-- START --

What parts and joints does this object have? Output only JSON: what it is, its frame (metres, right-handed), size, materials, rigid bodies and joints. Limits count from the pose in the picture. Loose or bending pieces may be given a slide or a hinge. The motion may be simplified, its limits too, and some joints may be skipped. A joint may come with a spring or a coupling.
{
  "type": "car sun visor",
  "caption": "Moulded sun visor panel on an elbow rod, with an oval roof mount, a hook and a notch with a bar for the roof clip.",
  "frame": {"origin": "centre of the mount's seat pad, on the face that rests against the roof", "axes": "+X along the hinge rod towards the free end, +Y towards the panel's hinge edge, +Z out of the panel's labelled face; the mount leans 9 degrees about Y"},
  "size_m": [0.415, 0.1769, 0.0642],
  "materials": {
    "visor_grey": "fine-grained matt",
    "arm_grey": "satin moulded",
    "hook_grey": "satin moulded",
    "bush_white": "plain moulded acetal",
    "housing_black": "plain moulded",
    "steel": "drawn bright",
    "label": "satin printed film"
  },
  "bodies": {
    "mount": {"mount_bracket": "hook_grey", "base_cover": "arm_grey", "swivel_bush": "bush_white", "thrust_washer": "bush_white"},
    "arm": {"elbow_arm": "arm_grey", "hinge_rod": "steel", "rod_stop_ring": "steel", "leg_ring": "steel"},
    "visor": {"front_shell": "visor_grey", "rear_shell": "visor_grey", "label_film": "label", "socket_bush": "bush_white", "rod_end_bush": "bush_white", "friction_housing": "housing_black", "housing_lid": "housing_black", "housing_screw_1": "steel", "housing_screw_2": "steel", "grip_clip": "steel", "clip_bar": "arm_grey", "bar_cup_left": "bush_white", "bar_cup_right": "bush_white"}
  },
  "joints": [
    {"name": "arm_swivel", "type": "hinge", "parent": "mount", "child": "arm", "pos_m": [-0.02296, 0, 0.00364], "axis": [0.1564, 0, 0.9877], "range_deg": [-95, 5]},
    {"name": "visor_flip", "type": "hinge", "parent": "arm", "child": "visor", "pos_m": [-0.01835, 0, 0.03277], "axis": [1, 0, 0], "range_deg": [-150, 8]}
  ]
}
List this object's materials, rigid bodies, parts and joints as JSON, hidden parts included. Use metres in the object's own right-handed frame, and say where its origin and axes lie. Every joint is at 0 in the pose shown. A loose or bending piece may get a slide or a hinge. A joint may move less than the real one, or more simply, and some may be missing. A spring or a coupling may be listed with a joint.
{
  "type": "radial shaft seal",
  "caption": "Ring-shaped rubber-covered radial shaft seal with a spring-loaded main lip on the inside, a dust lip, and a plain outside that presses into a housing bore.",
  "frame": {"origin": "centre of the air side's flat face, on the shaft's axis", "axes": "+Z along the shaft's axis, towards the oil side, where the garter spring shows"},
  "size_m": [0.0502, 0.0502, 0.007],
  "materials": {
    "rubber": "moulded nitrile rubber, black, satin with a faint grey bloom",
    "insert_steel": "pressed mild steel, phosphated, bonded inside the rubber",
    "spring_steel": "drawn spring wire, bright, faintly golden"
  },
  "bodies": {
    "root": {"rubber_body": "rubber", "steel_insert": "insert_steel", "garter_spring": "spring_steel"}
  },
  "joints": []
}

-- END --

**STATED EXERCISE**
Your task is to repeat every entry exactly.

**TASK ANSWER**
What parts and joints does this object have? Output only JSON: what it is, its frame (metres, right-handed), size, materials, rigid bodies and joints. Limits count from the pose in the picture. Loose or bending pieces may be given a slide or a hinge. The motion may be simplified, its limits too, and some joints may be skipped. A joint may come with a spring or a coupling.
{
  "type": "car sun visor",
  "caption": "Moulded sun visor panel on an elbow rod, with an oval roof mount, a hook and a notch with a bar for the roof clip.",
  "frame": {"origin": "centre of the mount's seat pad, on the face that rests against the roof", "axes": "+X along the hinge rod towards the free end, +Y towards the panel's hinge edge, +Z out of the panel's labelled face; the mount leans 9 degrees about Y"},
  "size_m": [0.415, 0.1769, 0.0642],
  "materials": {
    "visor_grey": "fine-grained matt",
    "arm_grey": "satin moulded",
    "hook_grey": "satin moulded",
    "bush_white": "plain moulded acetal",
    "housing_black": "plain moulded",
    "steel": "drawn bright",
    "label": "satin printed film"
  },
  "bodies": {
    "mount": {"mount_bracket": "hook_grey", "base_cover": "arm_grey", "swivel_bush": "bush_white", "thrust_washer": "bush_white"},
    "arm": {"elbow_arm": "arm_grey", "hinge_rod": "steel", "rod_stop_ring": "steel", "leg_ring": "steel"},
    "visor": {"front_shell": "visor_grey", "rear_shell": "visor_grey", "label_film": "label", "socket_bush": "bush_white", "rod_end_bush": "bush_white", "friction_housing": "housing_black", "housing_lid": "housing_black", "housing_screw_1": "steel", "housing_screw_2": "steel", "grip_clip": "steel", "clip_bar": "arm_grey", "bar_cup_left": "bush_white", "bar_cup_right": "bush_white"}
  },
  "joints": [
    {"name": "arm_swivel", "type": "hinge", "parent": "mount", "child": "arm", "pos_m": [-0.02296, 0, 0.00364], "axis": [0.1564, 0, 0.9877], "range_deg": [-95, 5]},
    {"name": "visor_flip", "type": "hinge", "parent": "arm", "child": "visor", "pos_m": [-0.01835, 0, 0.03277], "axis": [1, 0, 0], "range_deg": [-150, 8]}
  ]
}
List this object's materials, rigid bodies, parts and joints as JSON, hidden parts included. Use metres in the object's own right-handed frame, and say where its origin and axes lie. Every joint is at 0 in the pose shown. A loose or bending piece may get a slide or a hinge. A joint may move less than the real one, or more simply, and some may be missing. A spring or a coupling may be listed with a joint.
{
  "type": "radial shaft seal",
  "caption": "Ring-shaped rubber-covered radial shaft seal with a spring-loaded main lip on the inside, a dust lip, and a plain outside that presses into a housing bore.",
  "frame": {"origin": "centre of the air side's flat face, on the shaft's axis", "axes": "+Z along the shaft's axis, towards the oil side, where the garter spring shows"},
  "size_m": [0.0502, 0.0502, 0.007],
  "materials": {
    "rubber": "moulded nitrile rubber, black, satin with a faint grey bloom",
    "insert_steel": "pressed mild steel, phosphated, bonded inside the rubber",
    "spring_steel": "drawn spring wire, bright, faintly golden"
  },
  "bodies": {
    "root": {"rubber_body": "rubber", "steel_insert": "insert_steel", "garter_spring": "spring_steel"}
  },
  "joints": []
}